- Born: William A. Graham May 15, 1926 New York City, New York, U.S.
- Died: September 12, 2013 (aged 87) Malibu, California, U.S.
- Other names: Bill Graham Billy Graham
- Education: Yale University Neighborhood Playhouse School of the Theatre
- Occupations: Television director Film director
- Years active: 1958–2002

= William Graham (director) =

American television and film director (1926–2013)

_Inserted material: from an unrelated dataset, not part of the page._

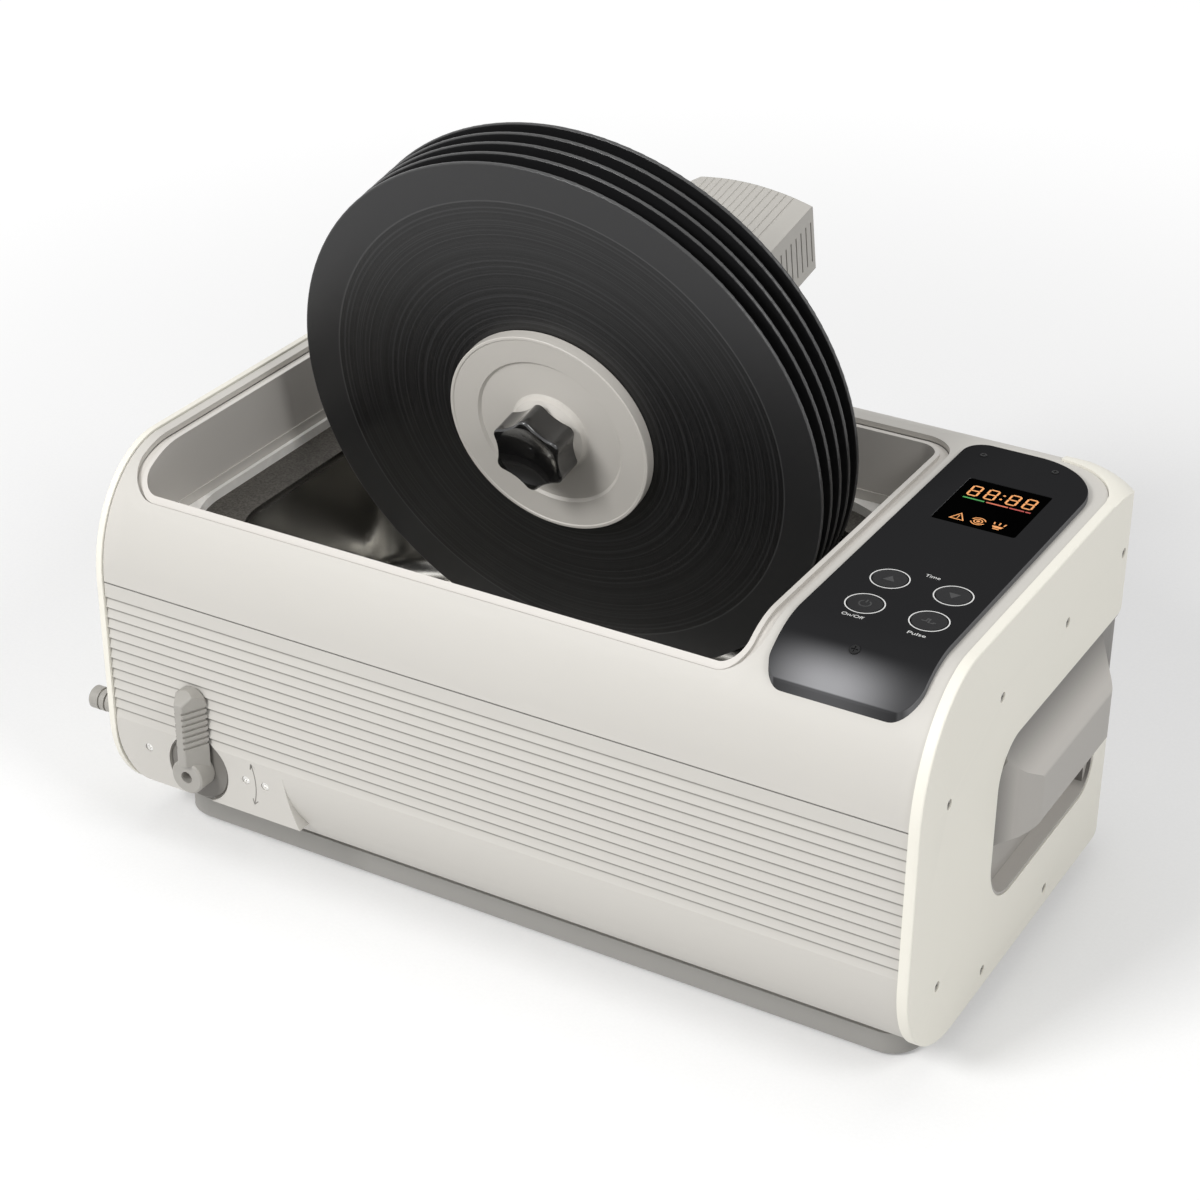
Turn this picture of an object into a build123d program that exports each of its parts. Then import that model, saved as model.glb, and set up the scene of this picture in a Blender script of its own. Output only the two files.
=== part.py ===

William A. Graham (May 15, 1926 – September 12, 2013) was an American television and film director. He died in California at age 87 from pneumonia in mid September 2013.

==Career==
Beginning in 1958, Graham worked as a prolific television director, including episodes for Kraft Television Theatre, Omnibus, Checkmate, Naked City, Breaking Point, 12 O'Clock High, The F.B.I., The Fugitive, Batman, CBS Playhouse, and The X-Files. In 1980, he was nominated for a Primetime Emmy Award for directing the television film Guyana Tragedy: The Story of Jim Jones.

In addition to his television work, Graham directed films, such as Honky (1971), Where the Lilies Bloom (1974), and Return to the Blue Lagoon (1991). He is known for directing American singer and actor Elvis Presley's final film Change of Habit (1969).